English
Let p1 ⊆ M, p2 ⊆ M′, q ⊆ M × M′ be submodules. Then p1.prod p2 ≤ q if and only if the images under the inl and inr maps are contained in q.
Русский
Пусть p1 ⊆ M, p2 ⊆ M′, q ⊆ M × M′ — подмодули.

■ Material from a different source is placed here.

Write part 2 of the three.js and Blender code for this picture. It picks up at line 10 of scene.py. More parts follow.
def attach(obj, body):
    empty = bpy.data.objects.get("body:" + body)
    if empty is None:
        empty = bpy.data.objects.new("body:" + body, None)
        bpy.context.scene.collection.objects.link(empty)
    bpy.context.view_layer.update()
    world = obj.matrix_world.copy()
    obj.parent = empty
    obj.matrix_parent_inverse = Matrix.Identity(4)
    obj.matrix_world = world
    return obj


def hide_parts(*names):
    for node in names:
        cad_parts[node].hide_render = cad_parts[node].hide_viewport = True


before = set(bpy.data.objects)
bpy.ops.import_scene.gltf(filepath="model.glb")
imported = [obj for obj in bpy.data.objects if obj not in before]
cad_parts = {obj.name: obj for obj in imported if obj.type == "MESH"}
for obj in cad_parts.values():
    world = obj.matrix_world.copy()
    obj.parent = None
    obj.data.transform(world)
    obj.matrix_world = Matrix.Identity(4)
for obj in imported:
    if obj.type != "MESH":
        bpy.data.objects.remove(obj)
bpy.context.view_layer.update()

Тогда p1.prod p2 ≤ q тогда и только тогда, когда образ подмодуля p1 по инл и образ p2 по инр лежат внутри q.
LaTeX
$$$p_1.\mathrm{prod} p_2 \le q \iff \mathrm{map}(\mathrm{LinearMap.inl}\ R M M_2)\, p_1 \le q \land \mathrm{map}(\mathrm{LinearMap.inr}\ R M M_2)\, p_2 \le q$$$
Lean4
theorem prod_le_iff {p₁ : Submodule R M} {p₂ : Submodule R M₂} {q : Submodule R (M × M₂)} :
p₁.prod p₂ ≤ q ↔ map (LinearMap.inl R M M₂) p₁ ≤ q ∧ map (LinearMap.inr R M M₂) p₂ ≤ q :=
by
constructor
· intro h
constructor
· rintro _ ⟨x, hx, rfl⟩
apply h
exact ⟨hx, zero_mem p₂⟩
· rintro _ ⟨x, hx, rfl⟩
apply h
exact ⟨zero_mem p₁, hx⟩
· rintro ⟨hH, hK⟩ ⟨x1, x2⟩ ⟨h1, h2⟩
have h1' : (LinearMap.inl R _ _) x1 ∈ q := by
apply hH
simpa using h1
have h2' : (LinearMap.inr R _ _) x2 ∈ q := by
apply hK
simpa using h2
simpa using add_mem h1' h2'